What we have here is a seemingly reinvigorated quartet that just kicked off my year nicely, considering last year's musical output was, for me, lackluster for the most part. When I say this is the best Megadeth album in the last 20-years, I say that with no trepidation whatsoever (and I actually rather enjoyed a large portion of Endgame). The addition of Kiki Loureiro from Angra has proven to be one hell of an acquisition; I'm not sure if the new blood was what kicked this album into gear, but this lineup is probably the best Megadeth line-up in as many years. I'm ecstatic to see the band back to the familiar form of a hungry, heavy metal machine. 

The album kicks off with "The Threat is Real", a slow build-up emerging into my ears, followed by a tremendously speedy riff galloping perfectly into my sensory chamber. Dave's vocals are a bit gruffer with age but a solid fit due in large part to his not attempting to push boundaries where none are to be pushed. What I find most engaging are the guitars - fast and furious, yet stylish with some great hooks - and I'm even more enthralled to find that this isn't a one or two-off occurence; the album is rife with such moments of musical lucidity. We seem to get a taste of every single era of Megadeth wrapped up in Dystopia, though the Youthanasia to Countdown to Extinction era is quite prevalent throughout.
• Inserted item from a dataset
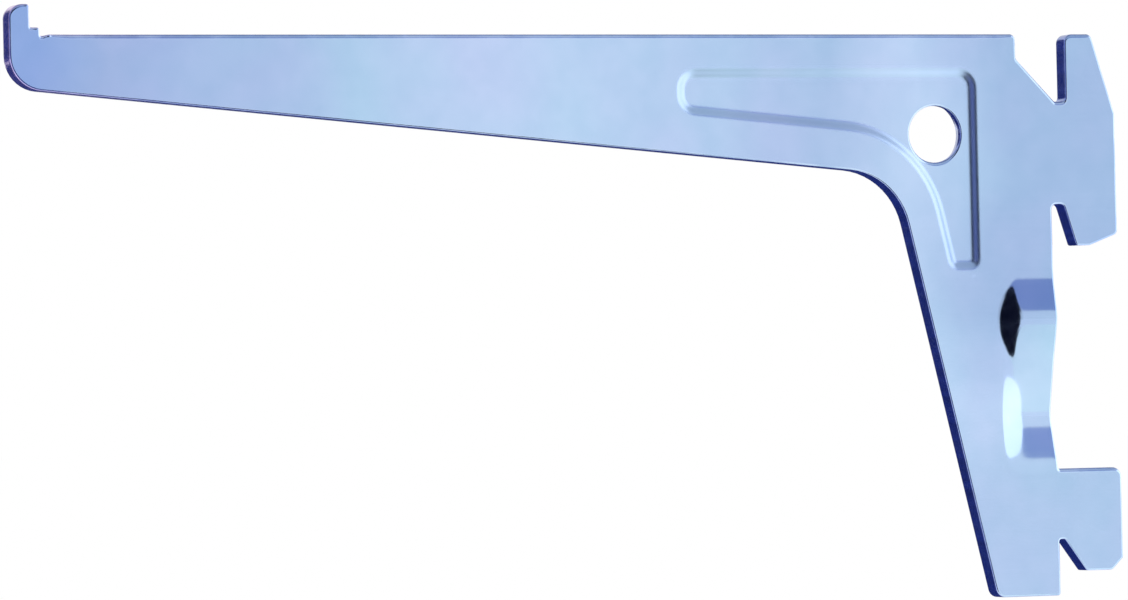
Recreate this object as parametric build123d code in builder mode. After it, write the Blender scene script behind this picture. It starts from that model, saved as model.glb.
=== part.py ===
"""Slotted shelf bracket: one stamped steel plate that hooks into a slotted wall rail.

X runs back towards the rail, Z is up and Y is the plate's thickness.
The origin is the throat of the upper hook, on the rail's front face and in the middle of the plate.
The panel is pressed away from -Y, the side that is looked at.
"""

import os
from math import atan2, degrees

from build123d import *

# Sheet and its place on the rail
plate_thickness = 3.0
hook_pitch = 50.0
reach = 162.0
shelf_height = 25.4

# Front nose that keeps the shelf from sliding off
nose_rise = 4.3
nose_width = 3.0
nose_tip_radius = 2.0
nose_heel_radius = 5.0
nose_step_width = 1.5
nose_step_height = 1.0
nose_relief_width = 1.4
nose_relief_depth = 0.3

# Tapered arm, leg, and the corner between them
arm_tip_depth = 7.5
corner_width = 25.3
corner_depth = 20.75
inner_radius = 10.5
foot_drop = 58.4
foot_width = 10.3
foot_radius = 1.5

# Upper hook: a finger above the entry notch and a beak below the throat
notch_width = 8.2
notch_depth = 10.1
notch_wall = 3.6
notch_floor = 1.9
finger_left = 2.8
finger_width = 4.3
shoulder_drop = 11.9
hook_reach = 10.8
throat_width = 2.0
beak_drop = 6.2
beak_left = 4.0
beak_flat = 2.2
beak_rise = 1.7

# Lower tab with its slanted slot
tab_rise = 10.5
tab_reach = 10.5
tab_drop = 4.8
tab_bevel = 1.8
slot_width = 0.9
slot_end_flat = 0.1
slot_mouth = 4.4

# Corner roundings left by the press tool
blunt_radius = 1.3
corner_radius = 0.8
small_radius = 0.45

# Stiffening panel, measured to the outer edge of its sloping wall
panel_length = 48.1
panel_top_margin = 5.15
panel_rear_margin = 12.0
panel_arm_margin = 5.9
panel_leg_margin = 5.05
panel_foot_drop = 9.5
panel_depth = 0.7
panel_wall_width = 1.05
panel_end_radius = 2.8
panel_foot_radius = 1.5
panel_elbow_radius = 16.3

# Fixing hole through the panel
hole_diameter = 9.2
hole_setback = 18.6
hole_height = 10.6

# Wave in the rear edge that wedges the plate upright in the rail's slot
wave_start_drop = 10.7
wave_crest_drop = 16.9
wave_middle_drop = 24.2
wave_trough_drop = 31.7
wave_end_drop = 38.9
wave_height = 1.7
crest_root_reach = 6.3
trough_root_reach = 8.5
wave_tip_reach = 9.4
wave_wall_width = 3.8
wave_bend_radius = 4.0
wave_draw_in = 0.3


def crossing(start, way, other, other_way):
    """Where the line through start along way meets the line through other along other_way."""
    distance = (other - start).cross(other_way).Z / way.cross(other_way).Z
    return start + way * distance


def press(form, towards):
    """Push metal along Y: the form stands proud of one face and is sunk into the other.

    The form starts at Y = 0, and towards is +1 or -1.
    """
    face_shift = towards * plate_thickness / 2
    add(form.moved(Location((0, face_shift, 0))))
    add(form.moved(Location((0, -face_shift, 0))), mode=Mode.SUBTRACT)


# Corners that both the outline and the panel are drawn from, as (x, z) in the plate's plane
arm_heel = Vector(-reach, shelf_height - arm_tip_depth)
inner_corner = Vector(-corner_width, shelf_height - corner_depth)
foot_corner = Vector(-foot_width, -foot_drop)
arm_way = (inner_corner - arm_heel).normalized()
leg_way = (foot_corner - inner_corner).normalized()

nose_inner = nose_width - reach
step_end = nose_inner + nose_step_width
relief_end = step_end + nose_relief_width
notch_left = finger_left - notch_width
notch_bottom = shelf_height - notch_depth
finger_right = finger_left + finger_width
tab_top = tab_rise - hook_pitch
tab_bottom = -hook_pitch - tab_drop
slot_end_radius = (slot_width - slot_end_flat) / 2

outline_corners = [
    ((-reach, shelf_height + nose_rise), nose_tip_radius),
    ((nose_inner, shelf_height + nose_rise), small_radius),
    ((nose_inner, shelf_height + nose_step_height), small_radius),
    ((step_end, shelf_height + nose_step_height), small_radius),
    ((step_end, shelf_height - nose_relief_depth), small_radius),
    ((relief_end, shelf_height), small_radius),
    ((notch_left, shelf_height), corner_radius),
    ((notch_left, shelf_height - notch_wall), corner_radius),
    ((finger_left - notch_floor, notch_bottom), corner_radius),
    ((finger_left, notch_bottom), corner_radius),
    ((finger_left, shelf_height), blunt_radius),
    ((finger_right, shelf_height), corner_radius),
    ((hook_reach, shelf_height - shoulder_drop), blunt_radius),
    ((hook_reach, beak_rise - beak_drop), corner_radius),
    ((beak_left + beak_flat, -beak_drop), corner_radius),
    ((beak_left, -beak_drop), small_radius),
    ((throat_width, 0), corner_radius),
    ((0, 0), corner_radius),
    ((0, tab_top), small_radius),
    ((tab_reach, tab_top), blunt_radius),
    ((tab_reach, tab_bottom + tab_bevel), small_radius),
    ((tab_reach - tab_bevel, tab_bottom), corner_radius),
    ((slot_mouth, tab_bottom), small_radius),
    ((slot_width, -hook_pitch), slot_end_radius),
    ((0, -hook_pitch), slot_end_radius),
    ((0, -foot_drop), small_radius),
    (foot_corner, foot_radius),
    (inner_corner, inner_radius),
    (arm_heel, nose_heel_radius),
]

panel_top = shelf_height - panel_top_margin
panel_left = -panel_rear_margin - panel_length
upright = Vector(0, 1)
level = Vector(1, 0)
panel_elbow = crossing(
    inner_corner + arm_way.rotate(Axis.Z, 90) * panel_arm_margin,
    arm_way,
    inner_corner + leg_way.rotate(Axis.Z, 90) * panel_leg_margin,
    leg_way,
)
panel_corners = [
    ((panel_left, panel_top), panel_end_radius),
    ((-panel_rear_margin, panel_top), panel_end_radius),
    ((-panel_rear_margin, -panel_foot_drop), panel_foot_radius),
    (crossing(panel_elbow, leg_way, Vector(0, -panel_foot_drop), level), panel_foot_radius),
    (panel_elbow, panel_elbow_radius),
    (crossing(panel_elbow, arm_way, Vector(panel_left, 0), upright), panel_end_radius),
]


def rounded_outline(corners):
    """A closed face in the plate's plane from pairs of a corner and its radius."""
    points = [corner for corner, radius in corners]
    radii = [radius for corner, radius in corners]
    with BuildSketch(Plane.XZ) as sketch:
        with BuildLine():
            FilletPolyline(*points, radius=radii, close=True)
        make_face()
    return sketch.sketch


def draft(wall_width, depth):
    """Taper, in degrees from the press's way, of a wall that is wall_width wide and depth deep."""
    return degrees(atan2(wall_width, depth))


# The panel's form: a shallow prism whose walls slope inwards
panel_form = extrude(
    rounded_outline(panel_corners),
    amount=panel_depth,
    dir=(0, 1, 0),
    taper=draft(panel_wall_width, panel_depth),
)


def wave_form(start_drop, peak_drop, end_drop, root_reach, towards):
    """One bend of the wave: a ridge along X whose inner end is cut to a sloping wall, bowed in plan."""
    beyond_edge = 2 * wave_wall_width
    with BuildPart() as bend:
        with BuildSketch(Plane.YZ.offset(-wave_tip_reach)):
            with BuildLine():
                FilletPolyline(
                    (0, -start_drop),
                    (towards * wave_height, -peak_drop),
                    (0, -end_drop),
                    radius=wave_bend_radius,
                )
                Line((0, -end_drop), (0, -start_drop))
            make_face()
        extrude(amount=wave_tip_reach)

        with BuildSketch(Plane.XZ):
            with BuildLine():
                ThreePointArc(
                    (-root_reach, -start_drop),
                    (-wave_tip_reach, -peak_drop),
                    (-root_reach, -end_drop),
                )
                Polyline(
                    (-root_reach, -end_drop),
                    (beyond_edge, -end_drop),
                    (beyond_edge, -start_drop),
                    (-root_reach, -start_drop),
                )
            make_face()
        extrude(
            amount=wave_height,
            dir=(0, towards, 0),
            taper=draft(wave_wall_width, wave_height),
            mode=Mode.INTERSECT,
        )
    return bend.part


crest_form = wave_form(
    wave_start_drop, wave_crest_drop, wave_middle_drop, crest_root_reach, -1
)
trough_form = wave_form(
    wave_middle_drop, wave_trough_drop, wave_end_drop, trough_root_reach, 1
)

with BuildPart() as bracket_plate:
    # Blank
    extrude(rounded_outline(outline_corners), amount=plate_thickness / 2, both=True)

    # Pressed forms
    press(panel_form, 1)
    press(crest_form, -1)
    press(trough_form, 1)

    # The bent strip is longer than the straight one was, so its edge draws in
    with BuildSketch(Plane.XZ):
        with BuildLine():
            SagittaArc((0, -wave_start_drop), (0, -wave_end_drop), -wave_draw_in)
            Line((0, -wave_end_drop), (0, -wave_start_drop))
        make_face()
    extrude(amount=2 * plate_thickness, both=True, mode=Mode.SUBTRACT)

    # Fixing hole
    with BuildSketch(Plane.XZ):
        with Locations((-hole_setback, hole_height)):
            Circle(hole_diameter / 2)
    extrude(amount=2 * plate_thickness, both=True, mode=Mode.SUBTRACT)

bracket_plate.part.label = "bracket_plate"

os.makedirs("parts", exist_ok=True)
export_step(bracket_plate.part, "parts/bracket_plate.step")
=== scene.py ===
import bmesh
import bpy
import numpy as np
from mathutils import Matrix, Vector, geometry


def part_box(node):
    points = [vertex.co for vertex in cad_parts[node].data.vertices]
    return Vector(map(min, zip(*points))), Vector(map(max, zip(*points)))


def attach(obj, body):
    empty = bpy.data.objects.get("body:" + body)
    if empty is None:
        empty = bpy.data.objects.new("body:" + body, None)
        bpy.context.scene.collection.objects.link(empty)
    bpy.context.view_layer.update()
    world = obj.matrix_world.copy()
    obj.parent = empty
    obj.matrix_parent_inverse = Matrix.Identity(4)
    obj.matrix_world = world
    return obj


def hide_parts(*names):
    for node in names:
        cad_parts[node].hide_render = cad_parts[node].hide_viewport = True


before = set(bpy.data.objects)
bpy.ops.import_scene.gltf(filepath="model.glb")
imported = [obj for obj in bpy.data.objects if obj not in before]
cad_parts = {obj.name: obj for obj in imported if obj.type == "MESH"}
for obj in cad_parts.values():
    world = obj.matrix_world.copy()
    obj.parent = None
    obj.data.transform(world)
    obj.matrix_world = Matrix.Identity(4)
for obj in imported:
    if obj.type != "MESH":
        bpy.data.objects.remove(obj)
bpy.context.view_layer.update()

# %% [markdown]
# # A slotted shelf bracket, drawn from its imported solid
#
# The real bracket is one piece of 3 mm steel sheet. A press tool cuts its outline, pushes a shallow
# stiffening panel into it, bends a wave into its rear edge, and then it is zinc plated.
# A sheet like that is a height field: for every place (x, z) inside the outline there is one number,
# how far the tool has pushed the metal along Y. The front and the back skin both follow that number,
# one sheet thickness apart. So the whole piece comes from an outline, a height map and a rounded rim.

MM = 0.001
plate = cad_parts["bracket_plate"]
low_corner, high_corner = (np.array(corner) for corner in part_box("bracket_plate"))
sheet_thickness = 3.0 * MM
print("plate box in mm", (low_corner / MM).round(1), (high_corner / MM).round(1))

# %% [markdown]
# ## The camera
#
# The picture looks at the bracket slightly from its nose end, from about a metre away, and nearly level.
# The view was worked out from things whose real shape is known: the two upright rear edges are parallel,
# the shelf edge is square to them, the hooks are 50 mm apart and the sheet is 3 mm thick.

# %% Camera
image_width_px = 1128
sensor_width_mm = 36.0
view_yaw = np.radians(22.0)
view_pitch = np.radians(-1.0)
view_roll = np.radians(-1.312)
view_distance = 1.0
view_scale_px = 6.887 / MM
view_centre = np.array([-78.26, 0.0, -13.14]) * MM


def camera_axes(yaw, pitch, roll):
    """Right, up and forward of a camera turned by yaw about Z, tipped by pitch, and then rolled."""
    forward = np.array([np.sin(yaw) * np.cos(pitch), np.cos(yaw) * np.cos(pitch), -np.sin(pitch)])
    level_right = np.array([np.cos(yaw), -np.sin(yaw), 0.0])
    level_up = np.cross(level_right, forward)
    right = level_right * np.cos(roll) + level_up * np.sin(roll)
    up = level_up * np.cos(roll) - level_right * np.sin(roll)
    return right, up, forward


def make_camera():
    """A camera at view_distance from view_centre, with the lens that gives view_scale_px there."""
    right, up, forward = camera_axes(view_yaw, view_pitch, view_roll)
    turn = Matrix(np.stack([right, up, -forward], axis=1).tolist())
    data = bpy.data.cameras.new("photo_camera")
    data.sensor_width = sensor_width_mm
    data.lens = sensor_width_mm * view_scale_px * view_distance / image_width_px
    camera = bpy.data.objects.new("photo_camera", data)
    camera.matrix_world = Matrix.Translation(view_centre - forward * view_distance) @ turn.to_4x4()
    bpy.context.scene.collection.objects.link(camera)
    bpy.context.scene.camera = camera
    print("lens", round(data.lens, 1), "mm, camera at", camera.location[:])


make_camera()

# %% [markdown]
# ## Reading the solid
#
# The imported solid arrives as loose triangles. Points that fall together are merged first, and then every
# triangle is sorted by the way it faces: front skin, back skin or sheared wall. The rim of the plate is
# wherever a front triangle has no front neighbour, and that holds for the outline and for the hole alike.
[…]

I feel like a 19-year old kid again that's overly excited by a Megadeth release, and there's nary a weak or contrived moment herein.

Aside from a stellar production and revitalized musicianship, the added flavor of this album is the lyrical content, where Mustaine doesn't deviate far from any suggested blueprint. Social segregation, dangerous and forbidden liaisons, a degenerative society crumbling under the weight of political correctness (without overt preaching) are all covered with a swift, yet finely-crafted energy that never falls into trite predictability. The title track is destined to become an instant Megadeth classic, while "Post America World" is a somber warning on the current state of the world and just what lies ahead. This type of cryptic musing is Dave Mustaine's strong point and always has been, and it hasn't been nearly up to snuff in recent years, starkly evident by Super Collider and its infantile musings that are almost cringe-worthy. From "The Conjuring" through "Holy Wars...the Punishment Due" up through "Lying in State" and "Bullet to the Brain", there is always a distinct shadow over Mustaine's writing that pulls no punches and awakens the stagnant mind's eye to both the hidden and plain-view horrors of modern civilization. After hearing this album for the third time I keep reminding myself that Megadeth, while largely hit-or-miss in recent years, is back with a rancorous vengeance, my friends. One word I keep seeing when Dystopia is mentioned is "rejuvenated", and it seems to be the mass consensus. It's about time!

What has happened to Megadeth over the last few albums is a familiar sandtrap that too many bands fall into where an album has anywhere from one to three charging songs that resonate (if only momentarily), then falls apart in spotted, uninspired disarray. Metallica hasn't been able to crawl out of this particular hole since 1991, and many "classic" bands are also unwitting victims to this particularly unsilent killer. I can't state any more emphatically how good this Megadeth album is from start to finish. I've seen some random comments on social media about how many people gave up on Megadeth but decided to give this current album a go-round after I praised it for being a return to form. I guess when you're known to be particularly hard to please in my middle-aged old fart state, some folks take it to heart when I actually hail something on such high. So far I've only read one unimpressed comment amid a sea of surprised and excited sentences, and that makes me feel damn good. Megadeth is a large part of my life and many people's lives, good, bad and ugly, and to see them return to a nearly-forgotten form is both illuminating and thrilling.

One of the 11 standouts on the album is the instrumental "Conquer or Die", a groovy little three-minute-plus venture that transitions from subtle acoustic harmony smack dab into a crunching scale-driven opus of sheer orgasmic polish. The Fear cover of "Foreign Policy" is brilliant, showcasing Dave Mustaine's longtime love and admiration for the punk era. There is a tight-knit uniform surrounding the Daves, Kiko ands Chris Adler from Lamb of God who is handling the drumming on the record, and I sincerely hope that the core of this line-up stays around for a while. I believe there was a Megadeth album that stated that "...the world needs a hero", and this piece is a definitive hero all over. For me, I think this album might be a top five contender at year's end, and I've a distinct feeling I won't be alone in that assertion.

Welcome back, Megadeth...we've missed you!